**YOUR INSTRUCTIONS**
Write out, precisely and in full, each line of the material.

**DATA SECTION**
— BEGIN —

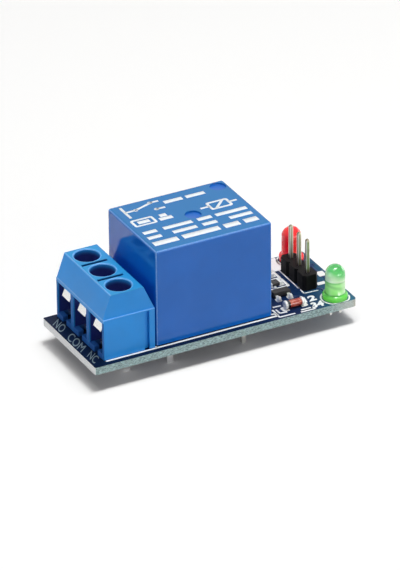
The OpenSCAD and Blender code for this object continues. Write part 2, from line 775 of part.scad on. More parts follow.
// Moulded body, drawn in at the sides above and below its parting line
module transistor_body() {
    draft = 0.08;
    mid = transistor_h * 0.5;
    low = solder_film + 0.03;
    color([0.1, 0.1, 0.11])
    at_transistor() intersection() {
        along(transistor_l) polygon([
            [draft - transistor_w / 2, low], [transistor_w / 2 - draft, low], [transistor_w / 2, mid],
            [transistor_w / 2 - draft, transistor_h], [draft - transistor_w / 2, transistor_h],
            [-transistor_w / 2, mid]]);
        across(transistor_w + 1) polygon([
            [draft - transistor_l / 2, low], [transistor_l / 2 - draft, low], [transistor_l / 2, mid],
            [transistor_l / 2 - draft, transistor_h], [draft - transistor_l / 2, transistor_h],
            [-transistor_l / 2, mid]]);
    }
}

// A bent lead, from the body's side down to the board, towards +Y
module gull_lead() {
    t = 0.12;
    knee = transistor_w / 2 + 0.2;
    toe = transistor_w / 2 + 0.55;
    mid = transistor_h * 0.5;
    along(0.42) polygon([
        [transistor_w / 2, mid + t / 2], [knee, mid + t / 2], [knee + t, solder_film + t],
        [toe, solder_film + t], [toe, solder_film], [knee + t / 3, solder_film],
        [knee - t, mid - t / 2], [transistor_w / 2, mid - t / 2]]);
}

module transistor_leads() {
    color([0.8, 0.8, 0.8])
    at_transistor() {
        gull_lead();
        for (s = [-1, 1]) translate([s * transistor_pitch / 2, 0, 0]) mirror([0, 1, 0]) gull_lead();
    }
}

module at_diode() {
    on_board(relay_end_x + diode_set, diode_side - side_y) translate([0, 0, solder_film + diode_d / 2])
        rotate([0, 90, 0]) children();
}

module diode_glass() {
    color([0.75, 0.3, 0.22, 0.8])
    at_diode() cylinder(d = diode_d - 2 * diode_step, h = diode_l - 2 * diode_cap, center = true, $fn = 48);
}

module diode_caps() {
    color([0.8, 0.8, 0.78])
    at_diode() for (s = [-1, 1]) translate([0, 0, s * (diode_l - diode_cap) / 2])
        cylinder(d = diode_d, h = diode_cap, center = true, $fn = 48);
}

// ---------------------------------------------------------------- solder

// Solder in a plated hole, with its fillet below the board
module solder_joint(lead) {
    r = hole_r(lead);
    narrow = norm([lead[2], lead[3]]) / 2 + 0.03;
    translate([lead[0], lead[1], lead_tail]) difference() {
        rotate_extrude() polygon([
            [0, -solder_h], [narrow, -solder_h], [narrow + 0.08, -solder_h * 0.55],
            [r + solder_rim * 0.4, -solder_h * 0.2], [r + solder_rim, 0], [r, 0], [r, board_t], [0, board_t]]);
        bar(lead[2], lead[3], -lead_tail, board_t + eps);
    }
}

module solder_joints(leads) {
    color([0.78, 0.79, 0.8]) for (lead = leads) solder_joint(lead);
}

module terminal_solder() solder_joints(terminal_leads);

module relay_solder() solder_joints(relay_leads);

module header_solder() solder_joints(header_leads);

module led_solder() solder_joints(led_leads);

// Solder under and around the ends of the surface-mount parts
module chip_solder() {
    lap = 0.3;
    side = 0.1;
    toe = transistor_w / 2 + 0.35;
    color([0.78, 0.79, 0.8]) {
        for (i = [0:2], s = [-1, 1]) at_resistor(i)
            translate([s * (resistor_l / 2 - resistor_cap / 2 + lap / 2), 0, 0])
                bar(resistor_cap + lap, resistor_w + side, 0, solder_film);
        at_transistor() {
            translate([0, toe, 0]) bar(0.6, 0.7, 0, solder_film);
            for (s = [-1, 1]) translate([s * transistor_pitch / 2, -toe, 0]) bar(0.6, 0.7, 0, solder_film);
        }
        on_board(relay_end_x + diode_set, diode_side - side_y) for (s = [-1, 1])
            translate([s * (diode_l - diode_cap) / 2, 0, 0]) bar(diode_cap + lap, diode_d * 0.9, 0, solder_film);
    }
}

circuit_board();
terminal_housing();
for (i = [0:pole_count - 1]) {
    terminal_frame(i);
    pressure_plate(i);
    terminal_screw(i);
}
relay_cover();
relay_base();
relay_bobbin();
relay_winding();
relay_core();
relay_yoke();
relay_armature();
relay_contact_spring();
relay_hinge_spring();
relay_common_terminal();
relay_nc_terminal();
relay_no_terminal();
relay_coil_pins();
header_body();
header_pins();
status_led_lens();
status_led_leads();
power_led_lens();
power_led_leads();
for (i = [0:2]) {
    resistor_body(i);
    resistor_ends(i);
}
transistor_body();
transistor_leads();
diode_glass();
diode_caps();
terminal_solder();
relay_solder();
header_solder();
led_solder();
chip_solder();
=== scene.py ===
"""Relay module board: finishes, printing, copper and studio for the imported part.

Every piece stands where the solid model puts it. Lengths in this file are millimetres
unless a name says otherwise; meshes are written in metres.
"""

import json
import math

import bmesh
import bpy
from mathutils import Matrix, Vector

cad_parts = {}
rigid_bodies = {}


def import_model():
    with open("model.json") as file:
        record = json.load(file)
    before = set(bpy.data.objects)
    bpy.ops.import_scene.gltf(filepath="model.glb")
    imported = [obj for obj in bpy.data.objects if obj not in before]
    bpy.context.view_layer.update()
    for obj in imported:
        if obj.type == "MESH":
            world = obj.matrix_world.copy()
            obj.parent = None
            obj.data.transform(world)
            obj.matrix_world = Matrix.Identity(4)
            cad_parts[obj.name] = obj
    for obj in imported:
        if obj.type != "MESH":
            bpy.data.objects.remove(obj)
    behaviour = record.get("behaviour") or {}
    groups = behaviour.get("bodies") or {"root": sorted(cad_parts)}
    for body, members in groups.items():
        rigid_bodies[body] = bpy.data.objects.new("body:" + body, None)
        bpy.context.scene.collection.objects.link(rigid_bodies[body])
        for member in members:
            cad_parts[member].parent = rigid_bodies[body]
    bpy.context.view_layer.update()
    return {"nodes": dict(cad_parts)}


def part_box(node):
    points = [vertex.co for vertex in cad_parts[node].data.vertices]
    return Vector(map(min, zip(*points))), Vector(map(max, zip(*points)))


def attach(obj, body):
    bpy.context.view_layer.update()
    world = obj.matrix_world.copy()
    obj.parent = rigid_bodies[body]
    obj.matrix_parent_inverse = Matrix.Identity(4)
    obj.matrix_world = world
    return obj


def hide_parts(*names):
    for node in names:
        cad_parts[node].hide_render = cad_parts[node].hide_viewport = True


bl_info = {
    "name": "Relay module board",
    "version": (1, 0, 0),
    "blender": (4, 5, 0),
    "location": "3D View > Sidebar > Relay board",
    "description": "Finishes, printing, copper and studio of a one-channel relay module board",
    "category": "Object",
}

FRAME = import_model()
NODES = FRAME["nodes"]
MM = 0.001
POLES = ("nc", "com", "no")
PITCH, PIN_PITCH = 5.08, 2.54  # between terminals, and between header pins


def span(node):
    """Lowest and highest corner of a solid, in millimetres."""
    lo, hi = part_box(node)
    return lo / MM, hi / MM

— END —

**EXERCISE RESPONSE**
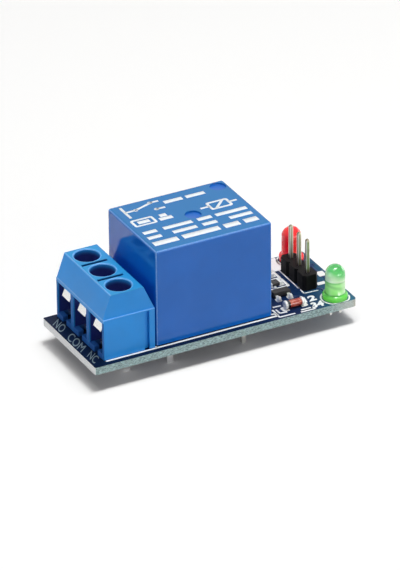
The OpenSCAD and Blender code for this object continues. Write part 2, from line 775 of part.scad on. More parts follow.
// Moulded body, drawn in at the sides above and below its parting line
module transistor_body() {
    draft = 0.08;
    mid = transistor_h * 0.5;
    low = solder_film + 0.03;
    color([0.1, 0.1, 0.11])
    at_transistor() intersection() {
        along(transistor_l) polygon([
            [draft - transistor_w / 2, low], [transistor_w / 2 - draft, low], [transistor_w / 2, mid],
            [transistor_w / 2 - draft, transistor_h], [draft - transistor_w / 2, transistor_h],
            [-transistor_w / 2, mid]]);
        across(transistor_w + 1) polygon([
            [draft - transistor_l / 2, low], [transistor_l / 2 - draft, low], [transistor_l / 2, mid],
            [transistor_l / 2 - draft, transistor_h], [draft - transistor_l / 2, transistor_h],
            [-transistor_l / 2, mid]]);
    }
}

// A bent lead, from the body's side down to the board, towards +Y
module gull_lead() {
    t = 0.12;
    knee = transistor_w / 2 + 0.2;
    toe = transistor_w / 2 + 0.55;
    mid = transistor_h * 0.5;
    along(0.42) polygon([
        [transistor_w / 2, mid + t / 2], [knee, mid + t / 2], [knee + t, solder_film + t],
        [toe, solder_film + t], [toe, solder_film], [knee + t / 3, solder_film],
        [knee - t, mid - t / 2], [transistor_w / 2, mid - t / 2]]);
}

module transistor_leads() {
    color([0.8, 0.8, 0.8])
    at_transistor() {
        gull_lead();
        for (s = [-1, 1]) translate([s * transistor_pitch / 2, 0, 0]) mirror([0, 1, 0]) gull_lead();
    }
}

module at_diode() {
    on_board(relay_end_x + diode_set, diode_side - side_y) translate([0, 0, solder_film + diode_d / 2])
        rotate([0, 90, 0]) children();
}

module diode_glass() {
    color([0.75, 0.3, 0.22, 0.8])
    at_diode() cylinder(d = diode_d - 2 * diode_step, h = diode_l - 2 * diode_cap, center = true, $fn = 48);
}

module diode_caps() {
    color([0.8, 0.8, 0.78])
    at_diode() for (s = [-1, 1]) translate([0, 0, s * (diode_l - diode_cap) / 2])
        cylinder(d = diode_d, h = diode_cap, center = true, $fn = 48);
}

// ---------------------------------------------------------------- solder

// Solder in a plated hole, with its fillet below the board
module solder_joint(lead) {
    r = hole_r(lead);
    narrow = norm([lead[2], lead[3]]) / 2 + 0.03;
    translate([lead[0], lead[1], lead_tail]) difference() {
        rotate_extrude() polygon([
            [0, -solder_h], [narrow, -solder_h], [narrow + 0.08, -solder_h * 0.55],
            [r + solder_rim * 0.4, -solder_h * 0.2], [r + solder_rim, 0], [r, 0], [r, board_t], [0, board_t]]);
        bar(lead[2], lead[3], -lead_tail, board_t + eps);
    }
}

module solder_joints(leads) {
    color([0.78, 0.79, 0.8]) for (lead = leads) solder_joint(lead);
}

module terminal_solder() solder_joints(terminal_leads);

module relay_solder() solder_joints(relay_leads);

module header_solder() solder_joints(header_leads);

module led_solder() solder_joints(led_leads);

// Solder under and around the ends of the surface-mount parts
module chip_solder() {
    lap = 0.3;
    side = 0.1;
    toe = transistor_w / 2 + 0.35;
    color([0.78, 0.79, 0.8]) {
        for (i = [0:2], s = [-1, 1]) at_resistor(i)
            translate([s * (resistor_l / 2 - resistor_cap / 2 + lap / 2), 0, 0])
                bar(resistor_cap + lap, resistor_w + side, 0, solder_film);
        at_transistor() {
            translate([0, toe, 0]) bar(0.6, 0.7, 0, solder_film);
            for (s = [-1, 1]) translate([s * transistor_pitch / 2, -toe, 0]) bar(0.6, 0.7, 0, solder_film);
        }
        on_board(relay_end_x + diode_set, diode_side - side_y) for (s = [-1, 1])
            translate([s * (diode_l - diode_cap) / 2, 0, 0]) bar(diode_cap + lap, diode_d * 0.9, 0, solder_film);
    }
}

circuit_board();
terminal_housing();
for (i = [0:pole_count - 1]) {
    terminal_frame(i);
    pressure_plate(i);
    terminal_screw(i);
}
relay_cover();
relay_base();
relay_bobbin();
relay_winding();
relay_core();
relay_yoke();
relay_armature();
relay_contact_spring();
relay_hinge_spring();
relay_common_terminal();
relay_nc_terminal();
relay_no_terminal();
relay_coil_pins();
header_body();
header_pins();
status_led_lens();
status_led_leads();
power_led_lens();
power_led_leads();
for (i = [0:2]) {
    resistor_body(i);
    resistor_ends(i);
}
transistor_body();
transistor_leads();
diode_glass();
diode_caps();
terminal_solder();
relay_solder();
header_solder();
led_solder();
chip_solder();
=== scene.py ===
"""Relay module board: finishes, printing, copper and studio for the imported part.

Every piece stands where the solid model puts it. Lengths in this file are millimetres
unless a name says otherwise; meshes are written in metres.
"""

import json
import math

import bmesh
import bpy
from mathutils import Matrix, Vector

cad_parts = {}
rigid_bodies = {}


def import_model():
    with open("model.json") as file:
        record = json.load(file)
    before = set(bpy.data.objects)
    bpy.ops.import_scene.gltf(filepath="model.glb")
    imported = [obj for obj in bpy.data.objects if obj not in before]
    bpy.context.view_layer.update()
    for obj in imported:
        if obj.type == "MESH":
            world = obj.matrix_world.copy()
            obj.parent = None
            obj.data.transform(world)
            obj.matrix_world = Matrix.Identity(4)
            cad_parts[obj.name] = obj
    for obj in imported:
        if obj.type != "MESH":
            bpy.data.objects.remove(obj)
    behaviour = record.get("behaviour") or {}
    groups = behaviour.get("bodies") or {"root": sorted(cad_parts)}
    for body, members in groups.items():
        rigid_bodies[body] = bpy.data.objects.new("body:" + body, None)
        bpy.context.scene.collection.objects.link(rigid_bodies[body])
        for member in members:
            cad_parts[member].parent = rigid_bodies[body]
    bpy.context.view_layer.update()
    return {"nodes": dict(cad_parts)}


def part_box(node):
    points = [vertex.co for vertex in cad_parts[node].data.vertices]
    return Vector(map(min, zip(*points))), Vector(map(max, zip(*points)))


def attach(obj, body):
    bpy.context.view_layer.update()
    world = obj.matrix_world.copy()
    obj.parent = rigid_bodies[body]
    obj.matrix_parent_inverse = Matrix.Identity(4)
    obj.matrix_world = world
    return obj


def hide_parts(*names):
    for node in names:
        cad_parts[node].hide_render = cad_parts[node].hide_viewport = True


bl_info = {
    "name": "Relay module board",
    "version": (1, 0, 0),
    "blender": (4, 5, 0),
    "location": "3D View > Sidebar > Relay board",
    "description": "Finishes, printing, copper and studio of a one-channel relay module board",
    "category": "Object",
}

FRAME = import_model()
NODES = FRAME["nodes"]
MM = 0.001
POLES = ("nc", "com", "no")
PITCH, PIN_PITCH = 5.08, 2.54  # between terminals, and between header pins


def span(node):
    """Lowest and highest corner of a solid, in millimetres."""
    lo, hi = part_box(node)
    return lo / MM, hi / MM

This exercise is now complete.